With their arbitrary rules, he says, school officials "would say to the Wright Brothers, 'You can't leave the school grounds and find a cliff to fly off.' [They] would say to Edison, 'We have only two hours to spend on filaments; it's time to move on.' "
There are simple steps you can take to help your child develop intellectually outside of school, however. One of Schank's favorites is the one-parent-one-child excursion. Whether that means a week of camping a couple of hours from home or a longer journey to a foreign country, such a trip is invaluable -- both for the new experiences it brings and for the one-on-one communication it fosters.

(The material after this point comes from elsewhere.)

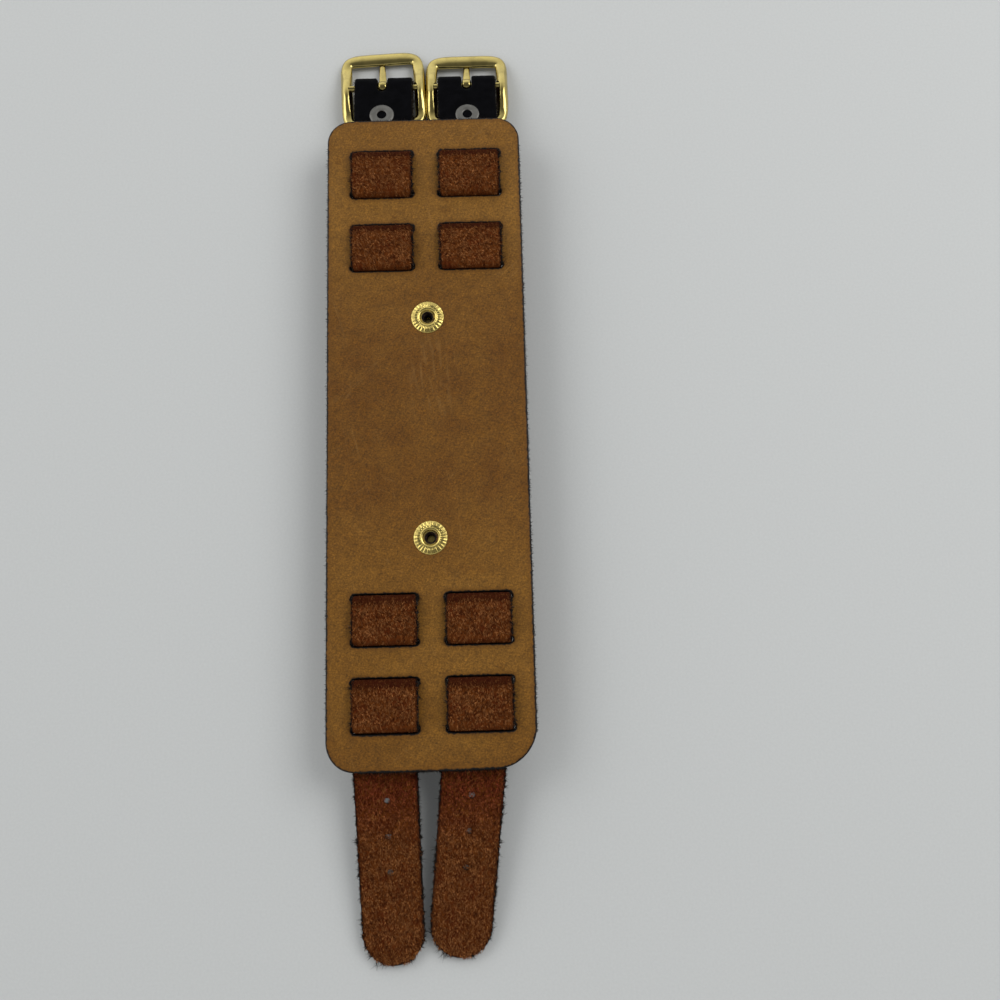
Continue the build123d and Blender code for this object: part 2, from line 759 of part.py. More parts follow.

Exposing your child to novel experiences in general -- an exotic cuisine, a search for information on the Internet, or an untested sport -- is one of the most important things parents can do for their children. Such experiences open up the possibility for what Schank calls "expectation failure," the occurrence of an unexpected outcome when trying something new. The child's struggle to understand that outcome helps build his verbal, inquisitive, and analytical skills -- among Schank's "six traits of smarter kids."
Parents can also have an enormous emotional impact on their children's approach to learning, Schank points out. By showing an interest in their unusual ideas and confidence in their ability to realize them, parents nourish creativity, gumption, and ambition -- the other three traits -- says Schank.
Schank criticizes the educational system on so many levels -- and without offering any solutions -- that it's hard to believe he could want to dedicate his life to improving the schools; there doesn't seem to be anything left to work with. But he does make some solid points. Professionals are increasingly rewarded for their communication skills, creativity, and innovation, for example. Schools should therefore shape their pedagogy into a more experimental and experiential model, Schank says, instead of constantly trying to boost standardized testing scores.
One of the most heartening aspects of Coloring Outside the Lines is its premise that parents can compensate for the shortcomings of our schools. What may be difficult for many is the amount of time this kind of interaction requires. To this lament, Schank's response is characteristically blunt: "As a parent, you have a unique relationship to your child, a bond of trust and intimacy that's difficult for others to duplicate. So if you really want to raise a smarter kid, make the time."